A village still in thrall to Dracula
Romania's ancient fear of vampires lies behind a grim graveyard ritual
The fate of Petre Toma's corpse seemed to belie his reputation as an ordinary labourer in the fields that encircle the remote village of Marotinu de Sus in south-west Romania.
'They took out his heart, burnt it and drank the ashes in a glass of water,' says Elisabeta Marinescu, who was a neighbour of Toma's. After a life of sporadic illness, immoderate drinking and a final, decisive accident in the fields, Toma died in December 2003. But, so many here say, his spirit would not lie quiet.
'His own sister complained that her daughter-in-law had fallen ill and that Petre was to blame - she said he had become a strigoi and something must be done,' recalls Marinescu.
What six local men did was enact an ancient Romanian ritual for dealing with a strigoi - a restless spirit that returns to suck the lifeblood from his relatives. Just before midnight, they crept into the cemetery on the edge of the village and gathered around Toma's grave.
Then they dug him up, split his ribcage with a pitchfork, removed his heart, put stakes through the rest of his body and sprinkled it with garlic. Then they burnt the heart, put the embers in water and shared the grim cocktail with the sick woman. More than a year later, the effect of the macabre ritual still reverberates through the village: 'Well, the sick woman got better again, so they must have done something right,' says Anisoara Constantin, on what constitutes the village's main street.
There, cows and grubby geese sway and horses pull carts past old men who sit motionless in the shade of a few broad trees. The air seethes with birdsong and the noises of farm animals tethered in dung-strewn back yards. Time moves slowly and ritual and superstition shape the lives of peasants who gained little under communism and even less from the aristocracy that came before and the free market that followed it.
They fear curses and the evil eye and, though some claimed not to fear the undead, none would condemn the six men for doing what they believed was right to lay a restless strigoi .
Local police appeared to be less understanding. After Toma's daughter complained, they arrested the men and charged them with illegally exhuming his corpse. They were sentenced to six months in jail, but did not serve it. 'No one is bothered who did it, it's their own business,' declared 80-year-old Tudor Stoica, shading his face with a fraying hat. 'This ritual often takes place, but in secret, within the family. The problem comes when the police get involved.'
He said the strigoi had haunted Romanian nightmares for centuries, describing it as 'a fiendish thing, ungodly, that wants to do evil. It brings illness, makes inexplicable noises and is invisible.'
But, just as Bram Stoker blended age-old fears of the undead with the legend of 15th-century Transylvanian ruler Vlad 'Dracul' Tepes to create Dracula, so tales of the strigoi often carry a whiff of the vampire: the men who exhumed the corpse of Petre Toma, for instance, claimed to have seen fresh blood around its mouth.

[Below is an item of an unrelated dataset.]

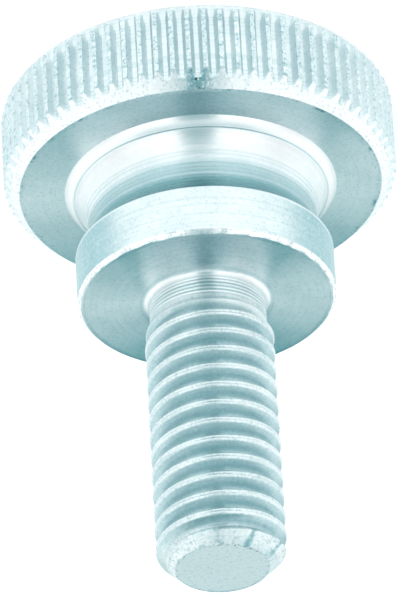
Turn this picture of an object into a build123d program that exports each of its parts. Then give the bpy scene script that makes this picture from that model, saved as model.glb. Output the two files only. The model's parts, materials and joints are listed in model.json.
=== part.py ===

In the village of Celaru, a few miles from Marotinu de Sus, Maria Dragomir, 76, recalls hearing about scores of similar events. A child born feet-first or with bits of placenta still attached carries a lifelong mark of a potential strigoi and, when he dies, knitting needles must be forced through his heart and navel to stop him haunting the living, she says.
Dragomir makes up little bags that locals put beneath the heads of the dead. They contain grain, small stones, a comb, a mirror and an apple, a combination that some believe capable of persuading a strigoi to lie quiet.
As EU leaders assured Romania on Friday that they still wanted it to join in 2007, people here were more interested in the latest story to excite their fascination with the occult - a nun had died after being tied to a cross and left without food in a freezing room for three days. The monk and nuns accused of killing her said they had been exorcising her of evil spirits.